Cette boutade de Coluche, au-delà de son aspect ludique, nous informe qu'il n'y a pas beaucoup de boulot. C'est donc quelque chose de «structurel». Il y aura de moins en moins d'emploi, notamment pour les jeunes. Justement, le mercredi et le jeudi 12 septembre s'est tenue au Club des Pins une conférence à l'initiative du Cnes, de l'Association internationale des conseils économiques et sociaux et institutions similaires (Aicesis). Au-delà de la réunion protocolaire, ce que nous retiendrons est le thème de la table ronde: «Quelles nouvelles problématiques et quel rôle pour la société civile organisée pour la promotion de l'emploi et l'intégration socio-professionnelle des jeunes.»

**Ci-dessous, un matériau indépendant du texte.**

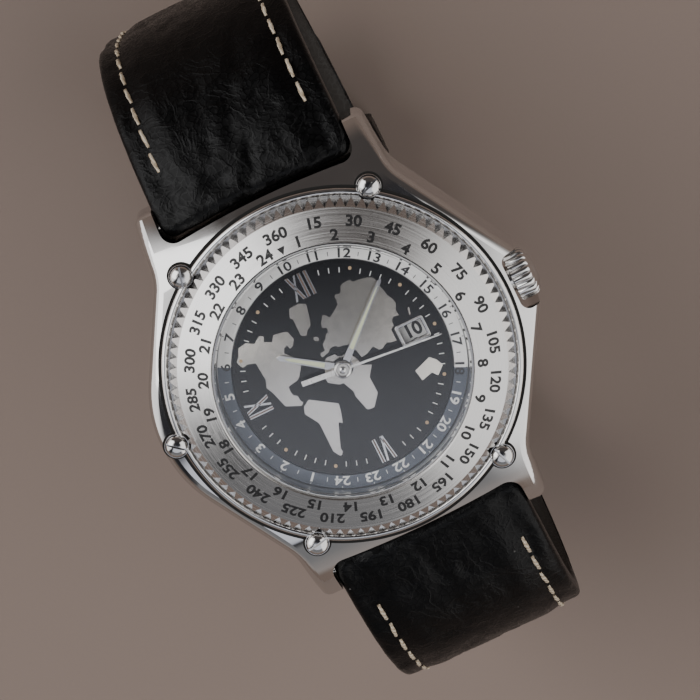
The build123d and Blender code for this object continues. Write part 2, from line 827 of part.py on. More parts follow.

Dans son allocution d'ouverture Mohamed-Seghir Babès. le président du Conseil national économique et social (Cnes), sur le développement socioéconomique et la résorption du problème du chômage dans le monde, a martelé la «construction d'un consensus mondial très large par les Conseils économiques et sociaux des différents pays pour pouvoir consacrer une stabilité, indispensable à tout développement», notamment dans cette étape particulièrement délicate où la demande légitime peut faire l'objet de récupération.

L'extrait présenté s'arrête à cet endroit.